The Labor Department reported Friday the Consumer Price Index rose by 0.2 percent in August, versus the 0.4 percent increase in July. The government noted that the level in August was 3.8 percent higher than in the same month a year ago.

Stripping out volatile food and energy prices, the so-called “core” inflation rate rose by 2.8 percent over the past 12 months, higher than what the Fed is generally considered comfortable with.

Energy prices, which surged 2.9 percent in July, expanded at just a 0.3 percent rate, with the index for petroleum-based energy increasing 0.4 percent and the index for energy services rising 0.2 percent. Oil prices have pulled back sharply of late, with the price of a barrel of oil down more than 20 percent since hitting more than $77 earlier in the summer.

Housing prices rose by 0.2 percent in August, the Labor Department said, down from July’s 0.3 percent gain, and the transportation index also increased by 0.2 percent. Gas prices rose 0.2 percent, on the heels of July’s 5.3 percent jump.

Apparel prices, down 1.2 percent in July, rose 0.9 percent in August, and food and beverage prices roe by 0.3 percent, versus the 0.2 percent increase in July.

The Fed will meet next Wednesday to determine its next move on monetary policy, having left rates unchanged in August.
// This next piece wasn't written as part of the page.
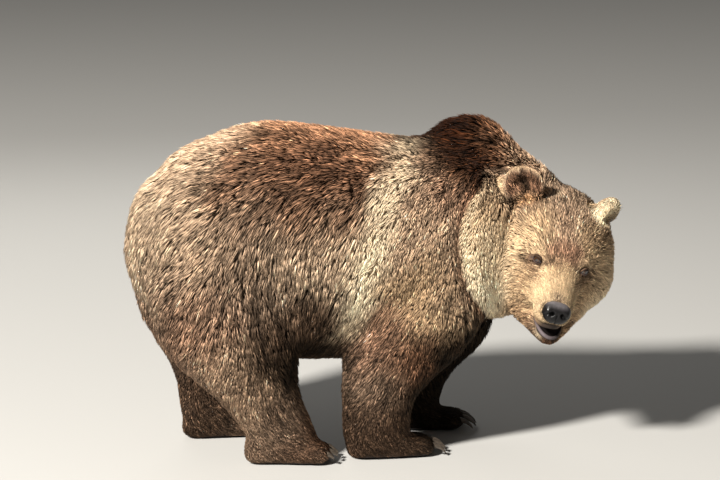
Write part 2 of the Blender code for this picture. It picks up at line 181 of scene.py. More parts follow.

Central bankers are widely expected to do the same next week.

Meanwhile, the Federal Reserve said industrial production eased 0.1 percent in August after July's 0.4 percent increase. Manufacturing output was unchanged, and the output of utilities dropped as temperatures returned to more normal levels.

Capacity utilization in manufacturing slipped to 82 percent, though it remains better than the level seen a year ago.

“The latest data on the industrial economy clearly show a moderation in the goods-producing sector,” said Thomas J. Duesterberg, President and Chief Executive Officer of the Manufacturers Alliance/MAPI. “While most major industries show production well above year-ago levels, the rate of increase has slowed in recent months in sectors like autos, construction materials, machinery, and mining. Capacity utilization also slipped.  These numbers are fully consistent with a decline in inflationary pressures in the months ahead.”